A couple of days ago, there was a local protest in town about the Venezuelan invasion, and Indivisible posted photos on their Facebook page. This drew a flood of bot comments and an irritated response from protest organizers. Bots have taken over the normal give-and-take on many social media advocacy platforms. We are no longer getting honest news from legacy sites, and right-wing frat-boy videographers get millions of eyeballs on their dishonest grift.

If we can’t count on legacy media, who’s going to sort through those red and blue bubbles of independent media? It’s going to take more than hope and good will to teach kids to be critical consumers of media and music, to discern the difference between glittering generalities and sometimes unpleasant truth.

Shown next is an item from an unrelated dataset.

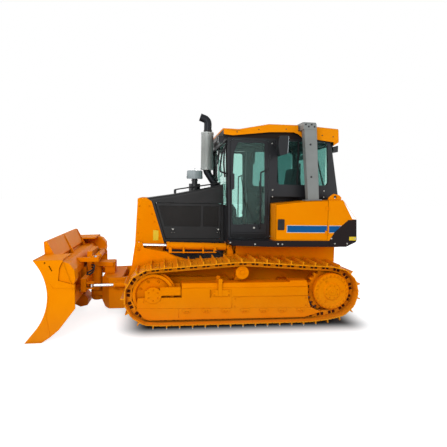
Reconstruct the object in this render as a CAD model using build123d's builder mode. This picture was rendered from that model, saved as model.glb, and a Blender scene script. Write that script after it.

Somebody needs to clue them in to the fact that not all elected and appointed leaders can be trusted, and actors and musicians run the gamut from good guys to sleaze . There are malignant forces in the world,  people who are capable of extreme evil, which, as Hannah Arendt pointed out, is typically characterized by mediocrity. 

Of course, teachers are proscribed from sharing their opinions on the best sources of accurate and unbiased information, lest they be labeled DEI or woke. Makes you wonder how the public opinion on DEI and woke, two ideas that were once debatable if not accepted, solidified into broadly understood negative concepts. Where did that “information” come from?

Because I hang out with middle schoolers on the regular, I don’t think it’s too late to take a stand for discretion around the truthfulness of media sources. But simply letting the red bubbles win is a mistake.